**Stated goal**
Copy, without any alteration, the lines from the one that includes "outer_shell();" up to and including the one that includes "bpy.context.scene.collection.objects.link(empty)".

**Data lines**
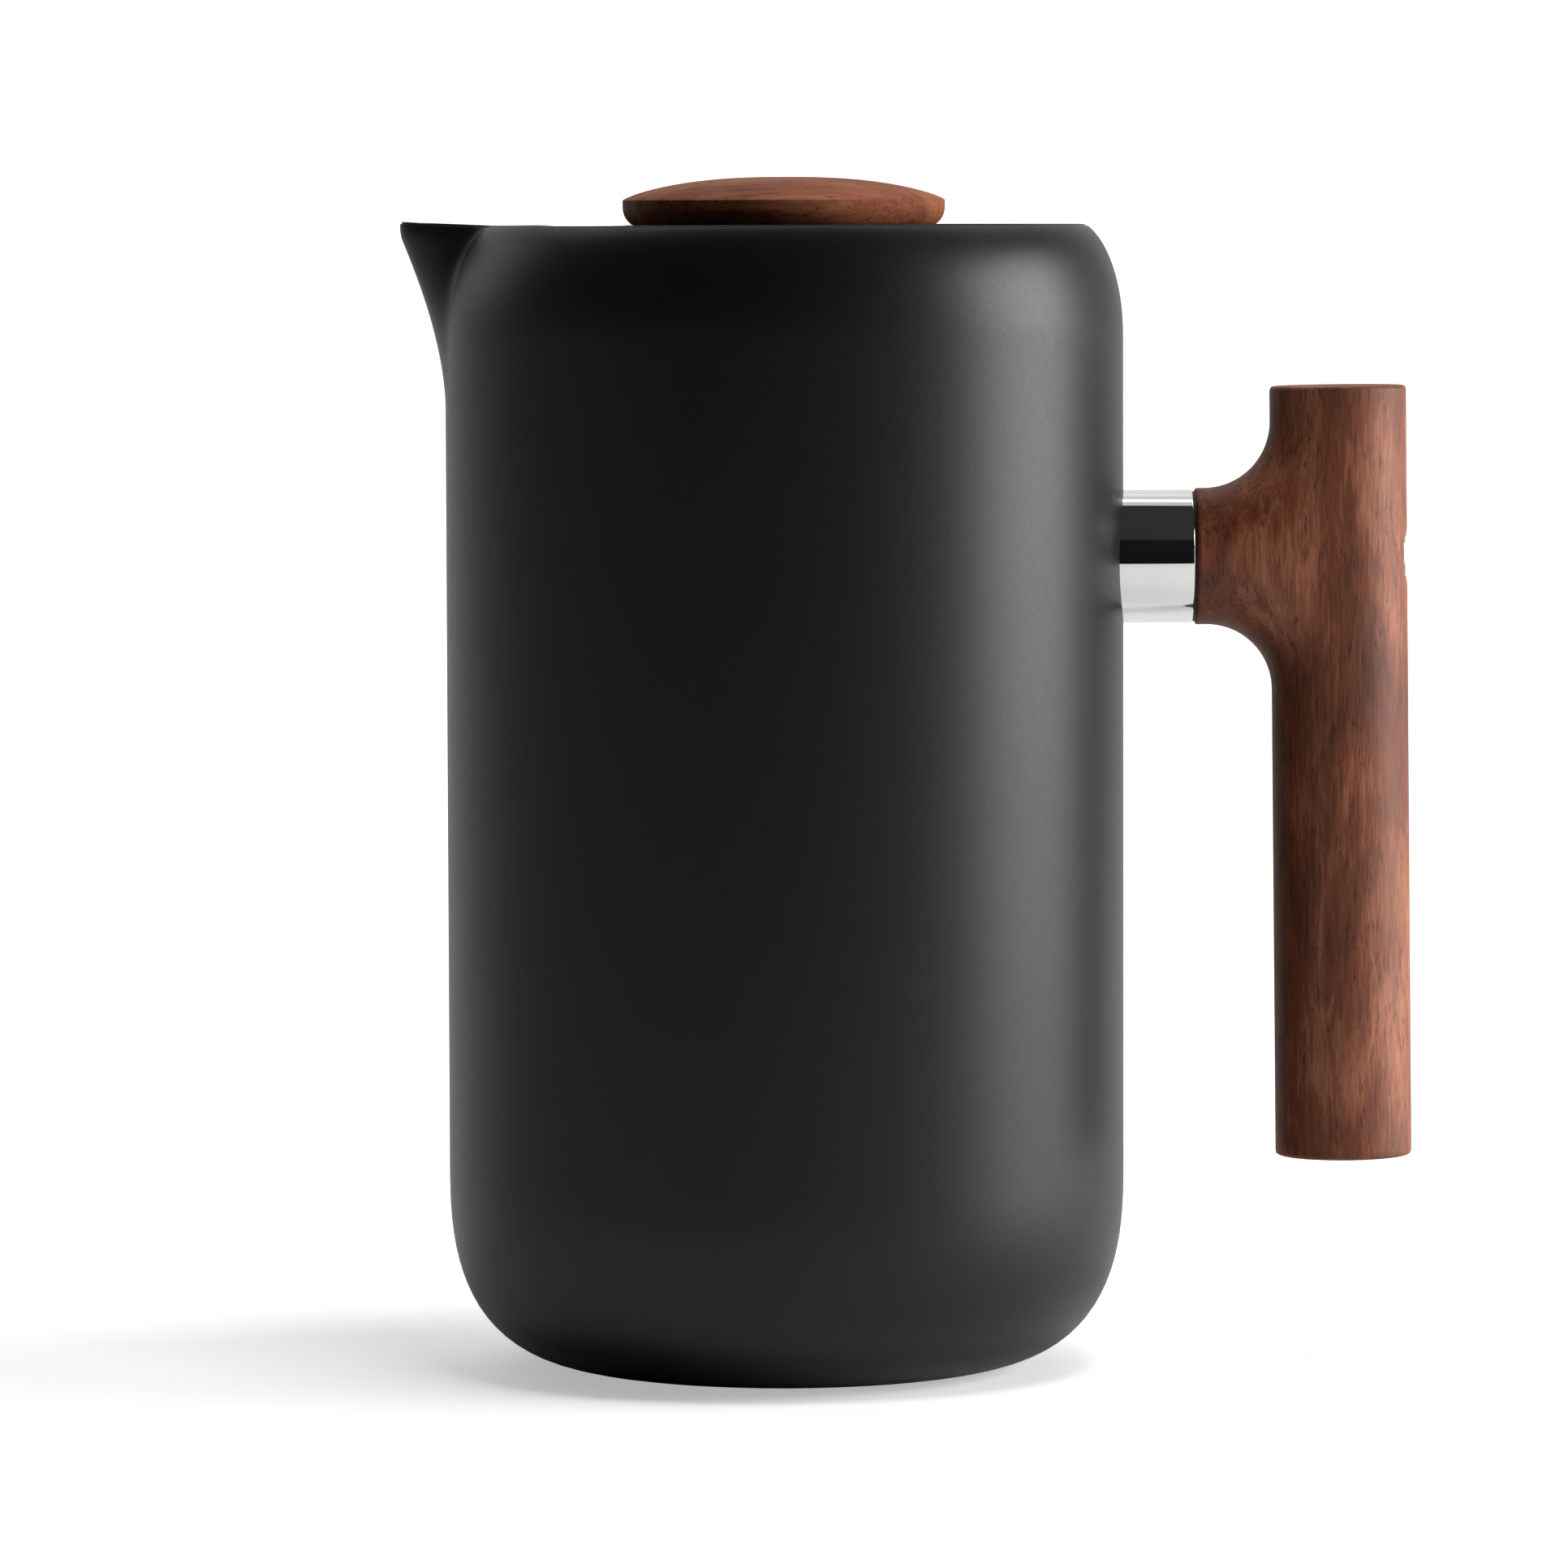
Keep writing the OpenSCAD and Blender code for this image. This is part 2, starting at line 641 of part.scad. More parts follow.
module rod_guide() {
    low = hub_low - guide_nut_h - guide_thread_proud;
    color("#c4c5c8") rotate_extrude() polygon([
        [rod_r + run_gap, low], [guide_r, low], [guide_r, flange_z], [guide_flange_r, flange_z],
        [guide_flange_r, guide_top - guide_edge], [guide_flange_r - guide_edge, guide_top],
        [rod_r + run_gap, guide_top]]);
}

module guide_nut() {
    color("#a9abaf") nut(guide_nut_af, guide_r, hub_low - guide_nut_h, guide_nut_h);
}

// ---------- plunger ----------

knob_low = guide_top + knob_gap;
knob_r = knob_d / 2;
knob_tuck = 2.6; // how far the knob's lower rounding reaches in
insert_flange_r = insert_r + 2.5;
insert_floor = 0.6; // solid end of the insert above the rod
rod_top = knob_low + insert_h - insert_floor;
thread_step = 0.5; // how far the rod's shoulder stands out from its threaded end
thread_r = rod_r - thread_step; // the rod's lower end, below its shoulder
thread_proud = 1; // how far the rod's threaded end stands out of its nut
bed_z = liner_floor + bed_h; // lower face of the cross plate
mesh_z = bed_z + cross_sheet;
top_plate_z = mesh_z + mesh_t;
shoulder = top_plate_z + top_sheet; // the rod's shoulder, which the top plate bears on
wiper_r = liner_r - lip_gap;
wiper_w = 5; // width of the wiper ring
wiper_hold = 2; // how far both plates reach into the wiper
wiper_in_r = wiper_r - wiper_w;
plate_out_r = wiper_in_r + wiper_hold;

module knob() {
    edge_z = knob_low + knob_t - knob_dome;
    dome_r = (knob_r * knob_r + knob_dome * knob_dome) / (2 * knob_dome);
    dome_a = asin(knob_r / dome_r);
    dome_c = [0, edge_z + knob_dome - dome_r];
    color("#8a5138") difference() {
        rotate_extrude() polygon(concat([[0, knob_low]],
            [for (i = [0:arc_steps]) let (a = 90 * i / arc_steps)
                [knob_r - knob_tuck + knob_tuck * sin(a), knob_low + knob_round * (1 - cos(a))]],
            [for (i = [0:arc_steps]) let (a = dome_a * (1 - i / arc_steps))
                dome_c + dome_r * [sin(a), cos(a)]]));
        translate([0, 0, knob_low - over]) cylinder(r = insert_r, h = insert_h + over);
        translate([0, 0, knob_low - over]) cylinder(r = insert_flange_r, h = insert_flange_t + over);
    }
}

module knob_insert() {
    color("#c9a860") difference() {
        union() {
            translate([0, 0, knob_low]) cylinder(r = insert_r, h = insert_h);
            translate([0, 0, knob_low]) cylinder(r = insert_flange_r, h = insert_flange_t);
        }
        translate([0, 0, knob_low - over]) cylinder(r = rod_r, h = rod_top - knob_low + over);
    }
}

module plunger_rod() {
    low = bed_z - nut_h - thread_proud;
    color("#cfd0d3") union() {
        translate([0, 0, shoulder]) cylinder(r = rod_r, h = rod_top - shoulder);
        translate([0, 0, low]) cylinder(r = thread_r, h = shoulder - low);
    }
}

module rod_collar() {
    color("#b4b5b9") difference() {
        translate([0, 0, shoulder]) cylinder(r = rod_collar_r, h = rod_collar_h);
        translate([0, 0, shoulder - over]) cylinder(r = rod_r, h = rod_collar_h + 2 * over);
    }
}

module top_plate() {
    hub = 3; // width of the plain ring round the rod's collar
    rim = 1; // width of the plain ring inside the wiper
    hole = 4;
    pitch = 7;
    color("#bcbdc1") translate([0, 0, top_plate_z]) linear_extrude(top_sheet) difference() {
        circle(plate_out_r);
        circle(thread_r);
        plate_holes(rod_collar_r + hub, wiper_in_r - rim, hole, pitch);
    }
}

module filter_mesh() {
    color("#9a9ca1") translate([0, 0, mesh_z]) linear_extrude(mesh_t) difference() {
        circle(plate_out_r);
        circle(thread_r);
    }
}

module cross_plate() {
    windows = 8;
    bar = 3;
    hub = rod_collar_r + 2;
    color("#b2b3b7") translate([0, 0, bed_z]) linear_extrude(cross_sheet) difference() {
        circle(plate_out_r);
        circle(thread_r);
        difference() {
            circle(wiper_in_r - bar);
            circle(hub);
            for (i = [0:windows - 1]) rotate(360 * i / windows) translate([0, -bar / 2])
                square([plate_out_r, bar]);
        }
    }
}

module filter_wiper() {
    mid = (bed_z + shoulder) / 2;
    color("#4a4a4d") difference() {
        lip_ring(wiper_in_r, wiper_r, mid - wiper_h / 2, wiper_h);
        translate([0, 0, bed_z]) cylinder(r = plate_out_r, h = shoulder - bed_z);
    }
}

module filter_nut() {
    color("#a9abaf") nut(nut_af, thread_r, bed_z - nut_h, nut_h);
}

outer_shell();
inner_liner();
base_plate();
seal_bead();
getter();
base_pad();
handle_boss();
handle_collar();
collar_gasket();
handle_grip();
handle_screw();
screw_washer();
for (i = [1:dowels]) grip_dowel(i);
lid_cover();
lid_frame();
lid_gasket();
lid_strainer();
for (i = [1:strainer_screws]) strainer_screw(i);
rod_guide();
guide_nut();
knob();
knob_insert();
plunger_rod();
rod_collar();
top_plate();
filter_mesh();
filter_wiper();
cross_plate();
filter_nut();
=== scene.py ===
# A double-walled steel coffee press with a walnut T handle and a walnut knob, dressed for a picture.
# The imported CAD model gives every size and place. The file follows the press as it is put together.
import math

import bmesh
import bpy
from mathutils import Matrix, Vector


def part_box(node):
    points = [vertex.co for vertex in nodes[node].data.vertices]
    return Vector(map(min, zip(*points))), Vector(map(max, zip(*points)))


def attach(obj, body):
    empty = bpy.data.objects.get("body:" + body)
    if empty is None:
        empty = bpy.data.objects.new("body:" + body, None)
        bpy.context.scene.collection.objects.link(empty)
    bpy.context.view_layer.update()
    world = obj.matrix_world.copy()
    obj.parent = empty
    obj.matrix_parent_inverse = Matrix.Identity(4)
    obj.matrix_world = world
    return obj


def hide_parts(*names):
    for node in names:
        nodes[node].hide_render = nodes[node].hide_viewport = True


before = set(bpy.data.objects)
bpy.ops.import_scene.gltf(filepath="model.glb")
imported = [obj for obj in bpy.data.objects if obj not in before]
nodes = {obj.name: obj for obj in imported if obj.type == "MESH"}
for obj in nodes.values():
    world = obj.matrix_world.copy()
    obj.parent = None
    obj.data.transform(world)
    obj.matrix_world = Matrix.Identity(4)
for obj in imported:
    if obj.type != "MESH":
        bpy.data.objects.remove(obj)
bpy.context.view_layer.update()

# ---------------------------------------------------------------- camera, table and lights
# The press stands on a white sweep, with a wide soft light on the handle's side and a panel over the
# back. A black cloth behind the camera darkens what the polished steel mirrors. The sweep and the
# room are paler to the camera than they are as lights.
scene = bpy.context.scene
scene.view_settings.view_transform = "Standard"
camera_place = (-0.01395, -1.3099, 0.1750)
camera_yaw, camera_tip, camera_roll = -0.6, 86.2, -0.18
focal_length = 199.55
sweep_width, sweep_front, sweep_back, sweep_height, sweep_bend = 6.0, -0.65, 2.2, 4.0, 1.0
bend_steps = 16
room_light, room_seen = 0.03, 1.0
paper_lift = 0.42
flag_width, flag_y, flag_low, flag_high = 6.0, -1.9, -0.6, 1.26


def turn(axis, degrees):
    return Matrix.Rotation(math.radians(degrees), 4, axis)


camera = bpy.data.objects.new("camera", bpy.data.cameras.new("camera"))
camera.data.sensor_width = 36
camera.data.lens = focal_length
camera.matrix_world = (
    Matrix.Translation(camera_place) @ turn("Z", camera_yaw) @ turn("X", camera_tip) @ turn("Z", camera_roll))
scene.collection.objects.link(camera)
scene.camera = camera


def node(tree, kind, values=None, **settings):
    """A node of a kind such as TexNoise, with its settings and the values of its inputs."""
    made = tree.nodes.new("ShaderNode" + kind)
    for key, value in settings.items():
        setattr(made, key, value)
    for key, value in (values or {}).items():
        if isinstance(value, bpy.types.NodeSocket):
            tree.links.new(value, made.inputs[key])
        else:
            made.inputs[key].default_value = value
    return made


def surface(name, **values):
    """A new material and its tree. Underscores in a socket's name stand for spaces."""
    made = bpy.data.materials.new(name)
    made.use_nodes = True
    for key, value in values.items():
        made.node_tree.nodes["Principled BSDF"].inputs[key.replace("_", " ")].default_value = value
    return made, made.node_tree


def feed(tree, **sockets):
    """Links values that change over the surface to the shader."""
    shader = tree.nodes["Principled BSDF"]
    for key, socket in sockets.items():
        tree.links.new(socket, shader.inputs[key.replace("_", " ")])


def object_place(tree):
    return node(tree, "TexCoord").outputs["Object"]


def coat_with(piece, material):
    piece.data.materials.clear()
    piece.data.materials.append(material)


def dress(material, *names):
    """Gives CAD nodes a material."""
    for name in names:
        coat_with(nodes[name], material)


paper, tree = surface("white_sweep", Roughness=0.9, Emission_Color=(1, 1, 1, 1))
fibres = node(tree, "TexNoise", {"Vector": object_place(tree), "Scale": 300.0})
tint = node(tree, "MixRGB", {"Fac": fibres.outputs["Fac"], "Color1": (0.86, 0.86, 0.86, 1),
                             "Color2": (0.89, 0.89, 0.89, 1)})
bump = node(tree, "Bump", {"Height": fibres.outputs["Fac"], "Strength": 0.02, "Distance": 0.0005})
seen = node(tree, "LightPath").outputs["Is Camera Ray"]
lifted = node(tree, "Math", {0: seen, 1: paper_lift}, operation="MULTIPLY")
feed(tree, Base_Color=tint.outputs["Color"], Normal=bump.outputs["Normal"],
     Emission_Strength=lifted.outputs["Value"])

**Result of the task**
outer_shell();
inner_liner();
base_plate();
seal_bead();
getter();
base_pad();
handle_boss();
handle_collar();
collar_gasket();
handle_grip();
handle_screw();
screw_washer();
for (i = [1:dowels]) grip_dowel(i);
lid_cover();
lid_frame();
lid_gasket();
lid_strainer();
for (i = [1:strainer_screws]) strainer_screw(i);
rod_guide();
guide_nut();
knob();
knob_insert();
plunger_rod();
rod_collar();
top_plate();
filter_mesh();
filter_wiper();
cross_plate();
filter_nut();
=== scene.py ===
# A double-walled steel coffee press with a walnut T handle and a walnut knob, dressed for a picture.
# The imported CAD model gives every size and place. The file follows the press as it is put together.
import math

import bmesh
import bpy
from mathutils import Matrix, Vector


def part_box(node):
    points = [vertex.co for vertex in nodes[node].data.vertices]
    return Vector(map(min, zip(*points))), Vector(map(max, zip(*points)))


def attach(obj, body):
    empty = bpy.data.objects.get("body:" + body)
    if empty is None:
        empty = bpy.data.objects.new("body:" + body, None)
        bpy.context.scene.collection.objects.link(empty)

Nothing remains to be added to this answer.